Some bestselling health books reflect a breakthrough in marketing rather than medicine, critics say. On CBS This Morning, Dr. John Renner of the National Council for Reliable Health Information had some suggestions for judging a health book by its cover.
Dr. Renner suggests you check these criteria before purchasing a health book or following its advice:
- The doctor's credentials, if it's even written by a doctor. If the author is a brain surgeon and is writing about nutrition, approach the information with some skepticism.
- The hospital or organization with which the author is affiliated. Is it nationally known, credible institution?
- Does the book recommend ignoring or rejecting conventional medicine? If so, be careful.

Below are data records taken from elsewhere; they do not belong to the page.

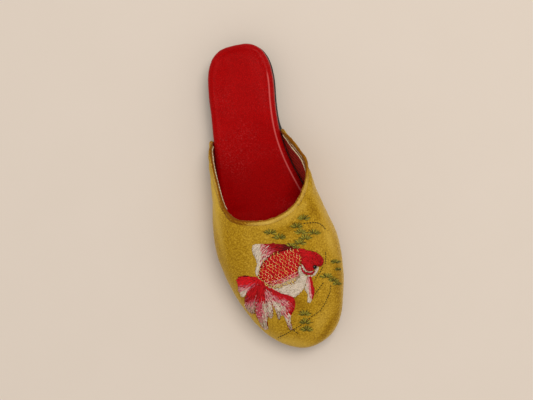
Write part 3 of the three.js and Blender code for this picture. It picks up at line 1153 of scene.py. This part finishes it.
def line_distance(pairs, x, y):
    """Distance from a point to the nearest of some line pieces."""
    best = 1e9
    for (ax, ay), (bx, by) in pairs:
        dx, dy = bx - ax, by - ay
        share = min(1, max(0, ((x - ax) * dx + (y - ay) * dy) / max(dx * dx + dy * dy, 1e-9)))
        best = min(best, math.hypot(x - ax - share * dx, y - ay - share * dy))
    return best


def layer_of_stitches(work, outline, heading, colour, look):
    """One layer of stitches over an outline."""
    (low_x, y), (high_x, high_y) = extent(outline)
    pitch = look["pitch"]
    line = 0
    while y < high_y:
        x = low_x + (pitch / 2 if line % 2 else 0)
        while x < high_x:
            px = x + work.random.uniform(-GRID_SHAKE, GRID_SHAKE) * pitch
            py = y + work.random.uniform(-GRID_SHAKE, GRID_SHAKE) * pitch
            x += pitch
            if not inside(outline, px, py):
                continue
            dx, dy = heading(px, py)
            scale = math.hypot(dx, dy) * work.random.choice((-1, 1)) + 1e-9
            dx, dy = dx / scale, dy / scale
            half_long = look["length"] / 2 * work.random.uniform(0.75, 1.25)
            ends = []
            for reach in (-half_long, half_long):
                end = (px + reach * dx, py + reach * dy)
                while abs(reach) > SHORTEST and not inside(outline, *end):
                    reach *= CUT_BACK
                    end = (px + reach * dx, py + reach * dy)
                ends.append(end)
            stray = work.random.normal(0, look["stray"])
            thread = colour(px + stray * dx, py + stray * dy)
            if "thread" in look:
                thread = "grey_white" if thread == "white" else look["thread"]
            rise = min(1, line_distance(corner_pairs(outline), px, py) / PAD_SLOPE)
            work.stitch(
                *ends, thread, look["width"], look["height"], look["tone"],
                look["pad"] * math.sin(rise * math.pi / 2) + look["lift"],
            )
        y += pitch * GRID_ROW
        line += 1


def fill(work, outline, heading, colour, under="deep_red", length=4.4, pad=0.5):
    """Covers an outline. heading gives a direction at a point, and colour a thread."""
    shared = {"length": length, "pad": pad}
    layer_of_stitches(work, outline, heading, colour, {**PADDING, **shared, "thread": under})
    layer_of_stitches(work, outline, heading, colour, {**COVER, **shared})


def seed_stitches(work, outline, wanted, threads, pitch=1.9):
    """Short stitches at all angles, which break up a plain part of a shape."""
    (low_x, low_y), (high_x, high_y) = extent(outline)
    for _ in range(int((high_x - low_x) * (high_y - low_y) / pitch**2)):
        x, y = work.random.uniform(low_x, high_x), work.random.uniform(low_y, high_y)
        if inside(outline, x, y) and wanted(x, y):
            angle = work.random.uniform(1.0, 2.2)
            dx, dy = 0.75 * math.cos(angle), 0.75 * math.sin(angle)
            thread = work.random.choice(threads)
            work.stitch((x - dx, y - dy), (x + dx, y + dy), thread, 0.62, 0.55, 0.25, 0.75)


def sew_line(work, points, thread, width, height, dash=3.0, cover=1.0, lift=0.0):
    """Stitches end to end along a line. cover is how much of each step the thread fills."""
    for start, end in zip(points, points[1:]):
        count = max(1, round(math.dist(start, end) / dash))
        for n in range(count):
            ends = [part_way(start, end, (n + share) / count) for share in (0, cover)]
            work.stitch(*ends, thread, width, height, LINE_TONE, lift)


def from_point(cx, cy):
    """Stitches that fan out from one point."""
    return lambda x, y: (x - cx, y - cy)


def around(cx, cy):
    """Stitches that run round one point."""
    return lambda x, y: (y - cy, cx - x)


def straight(dx, dy):
    return lambda x, y: (dx, dy)


def bands(key, *stops):
    """Thread names in order: each is used up to its limit of the key."""
    def pick(x, y):
        value = key(x, y)
        return next((thread for limit, thread in stops if value < limit), stops[-1][1])
    return pick


def by_y(x, y):
    return y


print("needle ready")

# %% [markdown]
# ## The goldfish
# A goldfish among waterweed is a common figure of such velvet slippers. It is stitched in
# parts, as a needleworker does. These are the outlines of the parts, in the draft's units,
# x to the right and y down.

# %% Outlines of the goldfish
BACK_FIN = [
    (212, 283.6), (208, 281.7), (200, 279.6), (190, 278.2), (180, 278.8), (172, 279),
    (168.5, 280.6), (167, 284.5), (168, 289), (170.5, 293), (172.2, 297), (172.4, 301),
    (171.2, 305), (171.2, 308.5), (173, 312), (174.2, 307), (175.8, 302), (178, 298),
    (181.5, 294), (185.5, 290.6), (190, 288), (196, 285.6), (203, 284.6),
]
BODY = [
    (214, 283), (208, 283.7), (200, 285.2), (190, 288.8), (184, 292.4), (178, 298),
    (175, 304), (173.4, 311), (176.5, 315.4), (181, 318.6), (186, 321.8), (190, 323.2),
    (195, 323.4), (200, 321.2), (206, 318.6), (210, 317), (213, 314), (215.2, 310),
    (213.2, 306), (214, 302), (216, 299), (217, 292), (216.4, 285),
]
BELLY = [
    (179, 318.4), (184, 320.8), (189, 322.8), (194, 323.4), (200, 321.4), (206, 318.8),
    (211, 316.2), (214.8, 312.2), (213.6, 306.5), (214.2, 302), (216.6, 300), (217.4, 305),
    (219.8, 309), (223.4, 311), (222.6, 315), (221.2, 319), (219.5, 323.6), (216, 327.6),
    (212, 331), (208.4, 332.4), (204, 330.3), (198, 329), (193, 326.6), (187, 324),
    (182, 321),
]
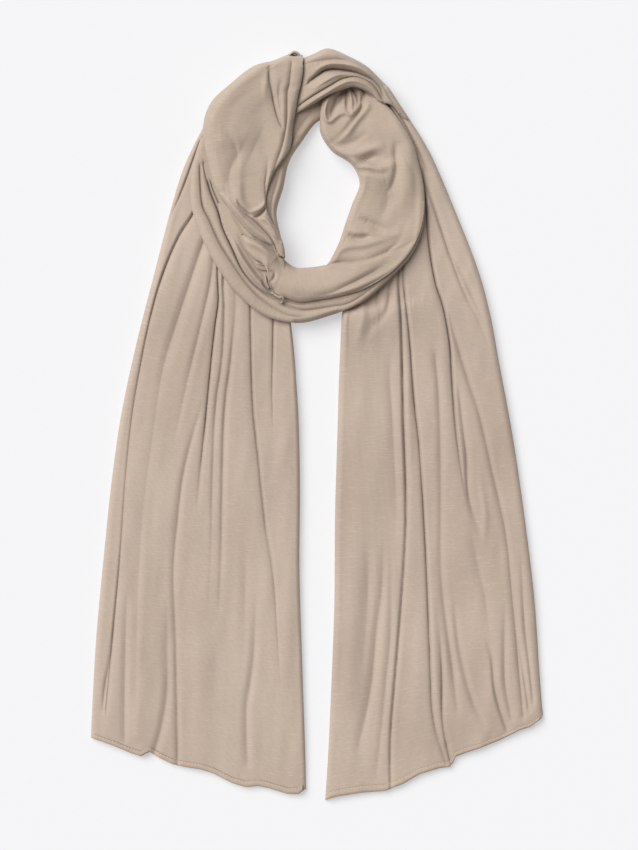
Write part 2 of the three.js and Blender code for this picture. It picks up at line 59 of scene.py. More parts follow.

- Does the book cover contain misleading or hyped up promises? If it looks too good to be true, it probably is.
- Are the studies cited based on rats or other animals, or were they conducted with human subjects?
Here are a few examples:
Dr. Bob Arnot's book, The Breast Cancer Prevention Diet, contains some good information, Renner says, but the title is misleading: "I think he realizes that shouldn't have been the title," Renner says. "Nutrition is important in the prevention of cancer, but it's not the only answer. His book makes it much too simplistic."
Another bestseller, Sugar Busters by H. Leighton Steward et al, suggests eliminating carrots and potatoes from your diet. That leaves some nutritionists puzzled. Renner says the lead author is a businessman and the lead doctor is a cardiac surgeon, not a nutrition expert. That should make you somewhat cautious about its recommendations.
"I think we really need to look and see what the references are, whether there have been control studies, and whether it really makes sense in view of what we know about the way sugar is metabolized," says Renner.
Another book, The Pain Relief Breakthrough: The Power of Magnets by Dr. Julian Whitaker has also been criticized. There is anecdotal evidence for the use of magnets, Renner says, but few clinical studies on the subject.
Renner advises: "If a book is a mixture of nutrition and magnets and lifestyle, exercise, et cetera, some of it makes sense. But I would say we don't have the evidence for it. One of the lead authors is trying to market magnets through her site on the Internet."
Even books written by credible physicians need to be carefully viewed, says Renner. They may not knock conventional care, he explains, but often they still may contain claims that aren't backed up by good science.
"There is a tremendous amount of freedom of press, which we believe in," Renner says,"but it means we all have to become very much more critical in our analysis and our thinking."